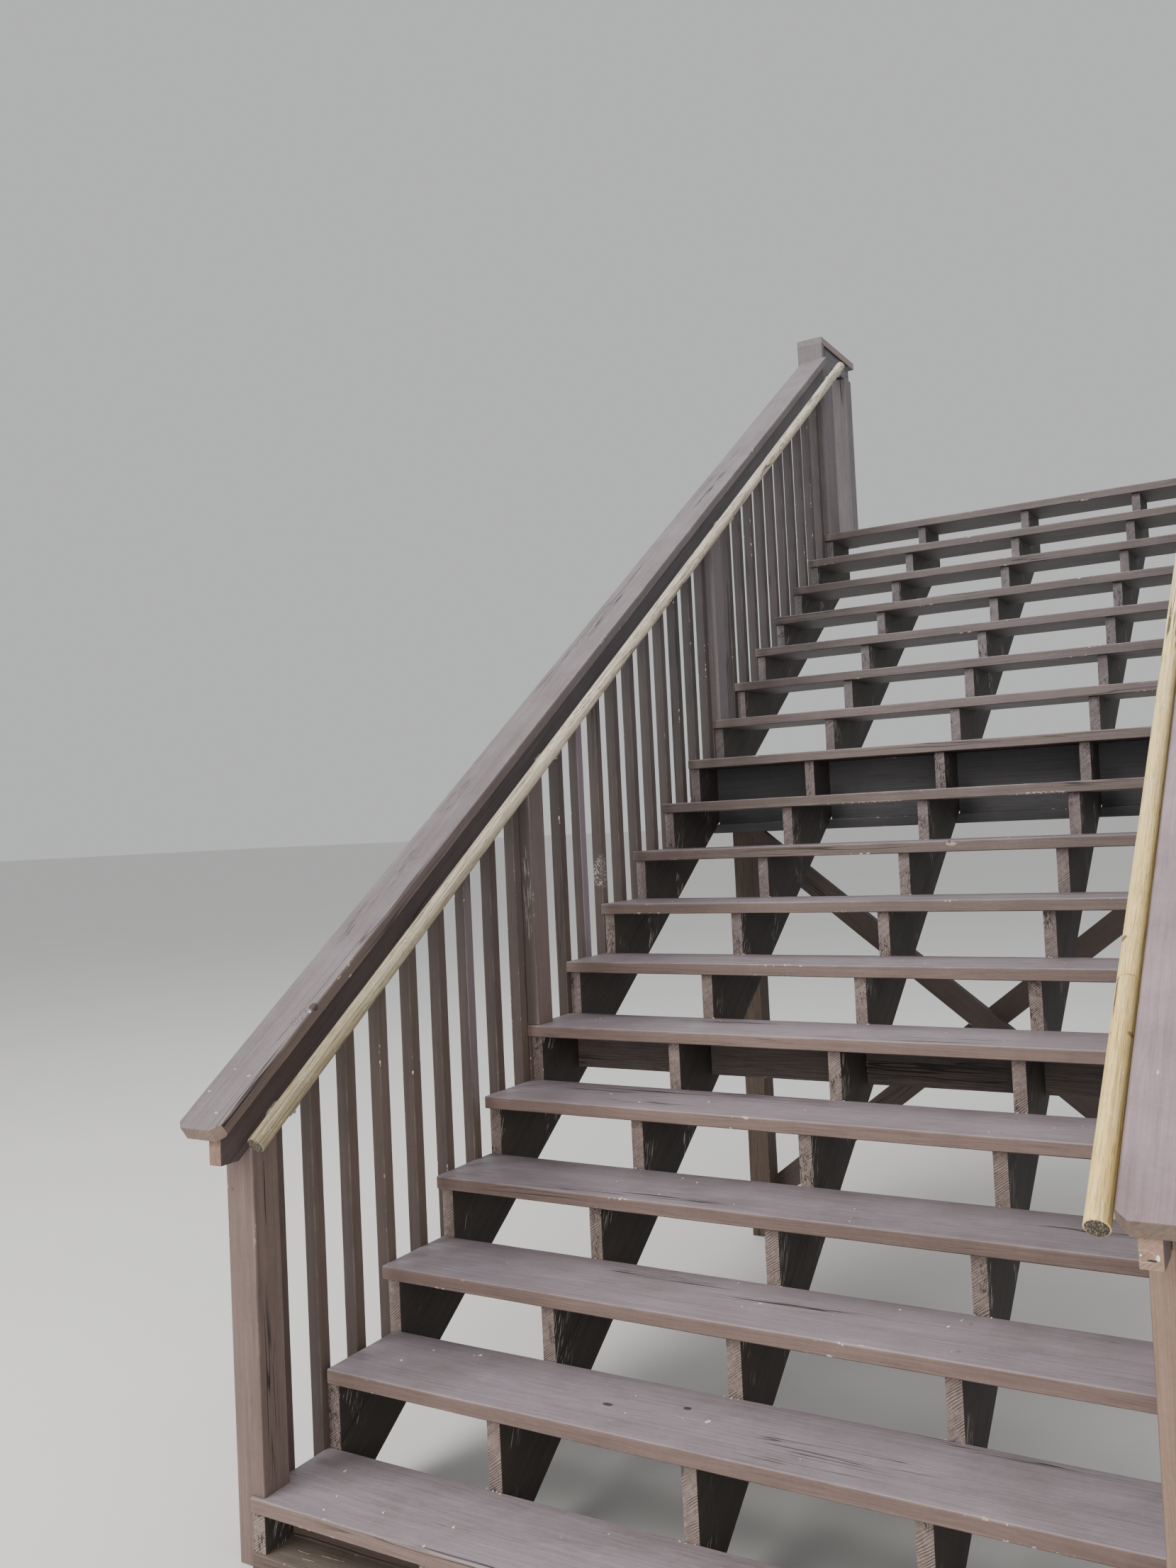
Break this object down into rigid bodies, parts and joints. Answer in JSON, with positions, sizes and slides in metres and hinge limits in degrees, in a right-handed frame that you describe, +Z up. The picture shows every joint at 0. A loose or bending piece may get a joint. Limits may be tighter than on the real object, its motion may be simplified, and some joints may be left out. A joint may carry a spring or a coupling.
{
  "type": "wooden deck stairs",
  "caption": "Wide straight flight of outdoor wooden stairs with open plank treads on notched stringers, raked picket guards, flat caps and round handrails on both sides.",
  "frame": {"origin": "centre of the ground sill's underside, below the lowest tread", "axes": "+X to the right along the treads, +Y up the flight towards the deck, +Z up"},
  "size_m": [2.286, 5.0597, 4.342],
  "materials": {
    "painted_tread": "worn semi-gloss paint",
    "painted_frame": "worn semi-gloss paint",
    "painted_guard": "worn semi-gloss paint",
    "weathered_wood": "bare and weathered",
    "handrail_wood": "bare and weathered",
    "zinc_metal": "zinc plated"
  },
  "bodies": {
    "root": {"bent_braces": "weathered_wood", "bent_plate": "weathered_wood", "bent_posts": "weathered_wood", "ground_sill": "weathered_wood", "kicker_boards": "weathered_wood", "left_balusters": "painted_guard", "left_bottom_newel": "painted_guard", "left_cap_rail": "painted_guard", "left_handrail": "handrail_wood", "left_handrail_brackets": "zinc_metal", "left_middle_newels": "painted_guard", "left_subrail": "painted_guard", "left_top_newels": "painted_guard", "lower_blocking": "weathered_wood", "right_balusters": "painted_guard", "right_bottom_newel": "painted_guard", "right_cap_rail": "painted_guard", "right_handrail": "handrail_wood", "right_handrail_brackets": "zinc_metal", "right_middle_newels": "painted_guard", "right_subrail": "painted_guard", "right_top_newels": "painted_guard", "stringer_1": "painted_frame", "stringer_2": "painted_frame", "stringer_3": "painted_frame", "stringer_4": "painted_frame", "stringer_5": "painted_frame", "tread_01": "painted_tread", "tread_02": "painted_tread", "tread_03": "painted_tread", "tread_04": "painted_tread", "tread_05": "painted_tread", "tread_06": "painted_tread", "tread_07": "painted_tread", "tread_08": "painted_tread", "tread_09": "painted_tread", "tread_10": "painted_tread", "tread_11": "painted_tread", "tread_12": "painted_tread", "tread_13": "painted_tread", "tread_14": "painted_tread", "tread_15": "painted_tread", "tread_16": "painted_tread", "tread_17": "painted_tread", "tread_18": "painted_tread", "upper_blocking": "weathered_wood"}
  },
  "joints": []
}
:::::
#### Goal of the exercise:
Using the material above, gather every line that includes "bodies".

#### Worked solution:
Break this object down into rigid bodies, parts and joints. Answer in JSON, with positions, sizes and slides in metres and hinge limits in degrees, in a right-handed frame that you describe, +Z up. The picture shows every joint at 0. A loose or bending piece may get a joint. Limits may be tighter than on the real object, its motion may be simplified, and some joints may be left out. A joint may carry a spring or a coupling.
  "bodies": {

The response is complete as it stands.